Welcome to Compose. There's lots of stuff here, all about composing paintings.

Current entries appear in Dianne's weekly newsletter.




Saturday, May 21, 2011

The 20th Century Argument

This post is more editorial than tutorial.  Important nonetheless.

In a recent issue of Southwest Art, Richard Schmid was asked, "What are some of the biggest changes you've seen in your career?"  His answer:  "I've seen a widespread turn away from what we call modern art, and a strong turn toward highly skilled and serious content in American painting."
Left:   Pablo Picasso  "Seated Woman with Wrist Watch,"  1932
Right:   Richard Schmid, "Portrait,"  1990's
Schmid's answer got my attention because, being close to his age, that probably would have been my answer as well.  Those of us who were university art students in the sixties know quite well the influence of 20th century dogma on our various directions as artists.  For decades, the mainstream required that we absorb its attitudes if we were to be successful.

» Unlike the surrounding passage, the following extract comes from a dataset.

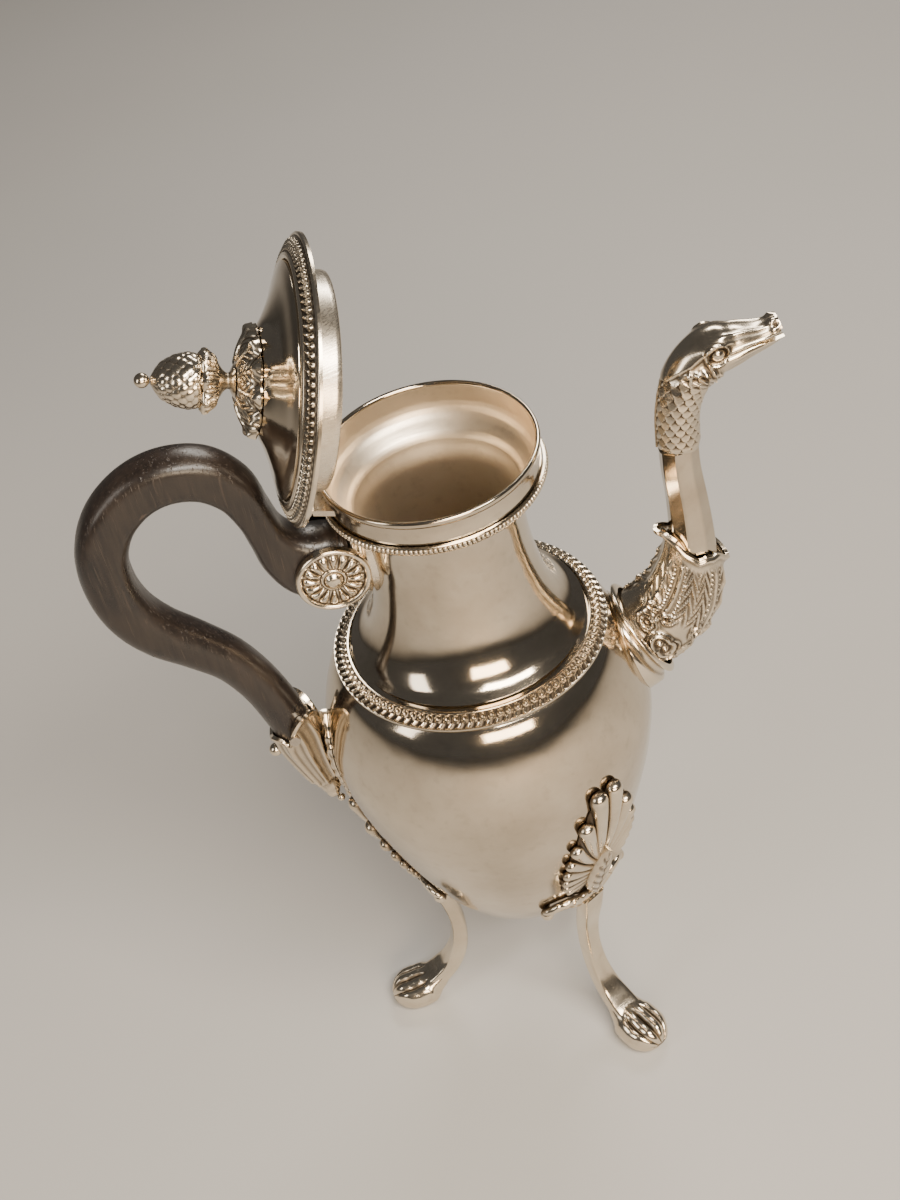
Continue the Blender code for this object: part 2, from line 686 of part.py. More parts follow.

What I admire about Schmid is that he was able to transition through those attitudes, taking from them teachings that could strengthen his painting while staying firm to his own identity as artist.  What does that mean?

20th century dogma considered developing drawing and painting skills archaic.  Ideas and expressiveness, uniqueness and invention and manipulating space were paramount.  Visual thinking ruled over skills.  Another way to say it is that the pendulum of visual art swung all the way to one side where either total distortion or extreme order over-rode craftsmanship.

Heroes of the day were artists like de Kooning, Rauschenburg and Mondrian.
Willem de Kooning    Robert Rauschenberg   Piet Mondrian
But pendulums often swing in the opposite direction when a thing wears itself out, when those involved began to demand something different from what they are being given, when preachings of the day become hollow and empty.  And so gradually, artists with university degrees began to enroll in workshops and apprentice themselves in order to develop the skills their colleges did not give them.

Workshops and tiny art schools mushroomed, founded by instructors who had managed to locate and study with rogue artists who had chosen to develop their skills outside of the university setting.  The universities and mainstream were the last to catch on and still today old attitudes prevail, but in spite of that, once again the painters and sculptors of our era are finding out that to be highly skilled is to enable creativity, not the other way around as preached by our 20th century heritage.

4 comments:

Casey Klahn said...

Great to read your opinions, Diane.

We can no more dispose of the Modern art elements than we can dispose of the huge body of knowledge we've learned over the centuries. I want to say skill.

Thankfully, some of the art renewal people of today are cognizant that throwing out the past is not the best path. That's why I respect the Moderns, but can't "get" the rejection of the past, either. We stand on the shoulders of our fore bearers, not their faces!

I have personally tried very hard to differentiate skill and technique from artistic merit. That must be my 20th century heritage, huh? But, as skill comes, slowly, I find more expression, too.

A well stated post! I notice Schmid's painting has more abstract elements than, say, a Whistler. Do you agree?

Dianne Mize said...

Good comment, Casey. It's not a matter of rejecting our 20th century heritage, but recognizing that we don't have to be a slave to it, just as the 20th c. artists didn't want to be slave to 19th ideals, and so on.

All those centuries before us are the shoulders we stand on. Personally, I don't think we need to differentiate skill and technique from artistic merit; rather, incorporate it. Chopin could never have composed a single Mazurka without first having developed his skills and techniques.

I think one reason Schmid has excelled is that he has found this balance. I agree: his paintings are beautifully abstracted. And they are definitive as well. It takes both.

VickiRossArt said...

I really enjoyed this post, Dianne...Coming to fine art as an adult, I didn't have any choice but workshops and local classes. Mostly taught how to 'decorate canvas' rather than the fundamentals of drawing, etc.

I'm going backwards now with things I should have learned in the beginning!

Ehsan Maleki said...

In the heyday of modern art an Iranian artist named Kamal Almolk went to Europe and was disenchanted by its absurdity. He then decided to acquire the classical style, aftyerwards he came back and established the first classical art school in Tehran. The irony is that he is now being criticized for not importing the modern fads into Iran. Unfortunately that school is forsaken and so is the classical style, and this is all happening in opposition to what people deem as art! I cant stop wondering why!!